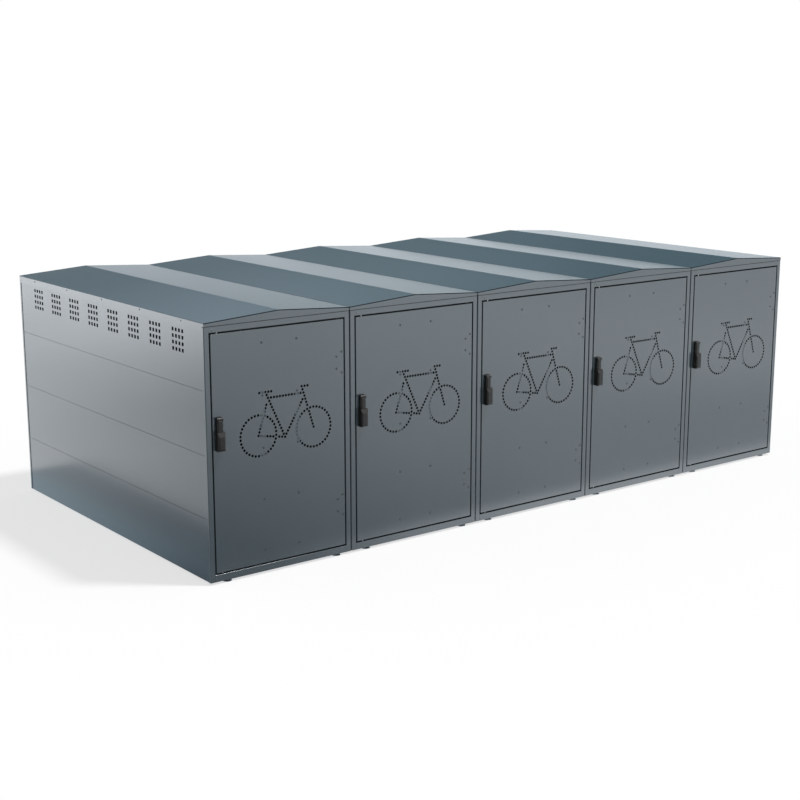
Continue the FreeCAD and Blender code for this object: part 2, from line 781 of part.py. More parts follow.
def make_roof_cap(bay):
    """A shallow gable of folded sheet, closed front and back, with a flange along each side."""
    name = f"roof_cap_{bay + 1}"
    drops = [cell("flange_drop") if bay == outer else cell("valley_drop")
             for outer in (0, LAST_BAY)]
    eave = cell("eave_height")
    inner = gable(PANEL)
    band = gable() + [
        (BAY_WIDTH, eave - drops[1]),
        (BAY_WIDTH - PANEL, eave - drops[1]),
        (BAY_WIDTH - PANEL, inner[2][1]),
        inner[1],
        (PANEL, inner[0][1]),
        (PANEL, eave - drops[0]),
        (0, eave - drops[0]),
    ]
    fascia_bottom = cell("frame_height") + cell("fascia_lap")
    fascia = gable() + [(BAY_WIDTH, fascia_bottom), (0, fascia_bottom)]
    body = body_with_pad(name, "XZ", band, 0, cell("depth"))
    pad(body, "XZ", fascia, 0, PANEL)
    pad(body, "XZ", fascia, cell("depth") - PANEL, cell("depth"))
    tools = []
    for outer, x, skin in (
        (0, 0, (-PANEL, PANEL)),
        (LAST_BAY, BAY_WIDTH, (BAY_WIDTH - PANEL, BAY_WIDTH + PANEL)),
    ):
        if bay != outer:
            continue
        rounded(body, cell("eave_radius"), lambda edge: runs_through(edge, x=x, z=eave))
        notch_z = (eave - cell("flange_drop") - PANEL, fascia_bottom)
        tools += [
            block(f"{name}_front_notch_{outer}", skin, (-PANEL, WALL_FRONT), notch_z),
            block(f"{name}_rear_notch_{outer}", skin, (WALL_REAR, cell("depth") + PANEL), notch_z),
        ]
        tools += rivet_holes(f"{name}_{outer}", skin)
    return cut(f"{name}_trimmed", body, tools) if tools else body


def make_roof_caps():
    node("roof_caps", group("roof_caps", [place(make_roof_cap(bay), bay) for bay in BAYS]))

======

- _Short problem_
Can you reproduce all the material exactly?

- _Response_
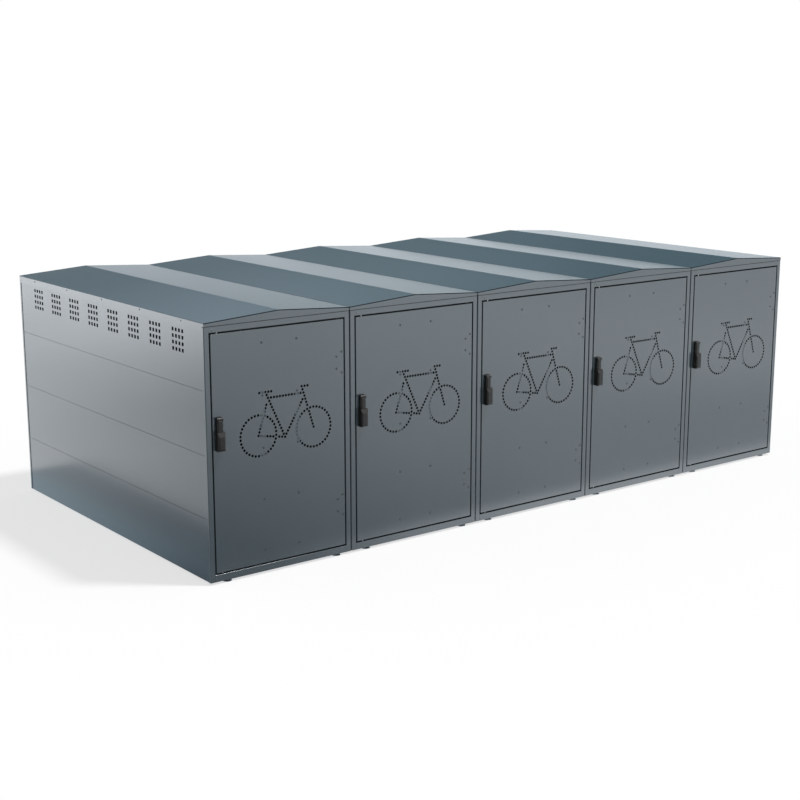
Continue the FreeCAD and Blender code for this object: part 2, from line 781 of part.py. More parts follow.
def make_roof_cap(bay):
    """A shallow gable of folded sheet, closed front and back, with a flange along each side."""
    name = f"roof_cap_{bay + 1}"
    drops = [cell("flange_drop") if bay == outer else cell("valley_drop")
             for outer in (0, LAST_BAY)]
    eave = cell("eave_height")
    inner = gable(PANEL)
    band = gable() + [
        (BAY_WIDTH, eave - drops[1]),
        (BAY_WIDTH - PANEL, eave - drops[1]),
        (BAY_WIDTH - PANEL, inner[2][1]),
        inner[1],
        (PANEL, inner[0][1]),
        (PANEL, eave - drops[0]),
        (0, eave - drops[0]),
    ]
    fascia_bottom = cell("frame_height") + cell("fascia_lap")
    fascia = gable() + [(BAY_WIDTH, fascia_bottom), (0, fascia_bottom)]
    body = body_with_pad(name, "XZ", band, 0, cell("depth"))
    pad(body, "XZ", fascia, 0, PANEL)
    pad(body, "XZ", fascia, cell("depth") - PANEL, cell("depth"))
    tools = []
    for outer, x, skin in (
        (0, 0, (-PANEL, PANEL)),
        (LAST_BAY, BAY_WIDTH, (BAY_WIDTH - PANEL, BAY_WIDTH + PANEL)),
    ):
        if bay != outer:
            continue
        rounded(body, cell("eave_radius"), lambda edge: runs_through(edge, x=x, z=eave))
        notch_z = (eave - cell("flange_drop") - PANEL, fascia_bottom)
        tools += [
            block(f"{name}_front_notch_{outer}", skin, (-PANEL, WALL_FRONT), notch_z),
            block(f"{name}_rear_notch_{outer}", skin, (WALL_REAR, cell("depth") + PANEL), notch_z),
        ]
        tools += rivet_holes(f"{name}_{outer}", skin)
    return cut(f"{name}_trimmed", body, tools) if tools else body


def make_roof_caps():
    node("roof_caps", group("roof_caps", [place(make_roof_cap(bay), bay) for bay in BAYS]))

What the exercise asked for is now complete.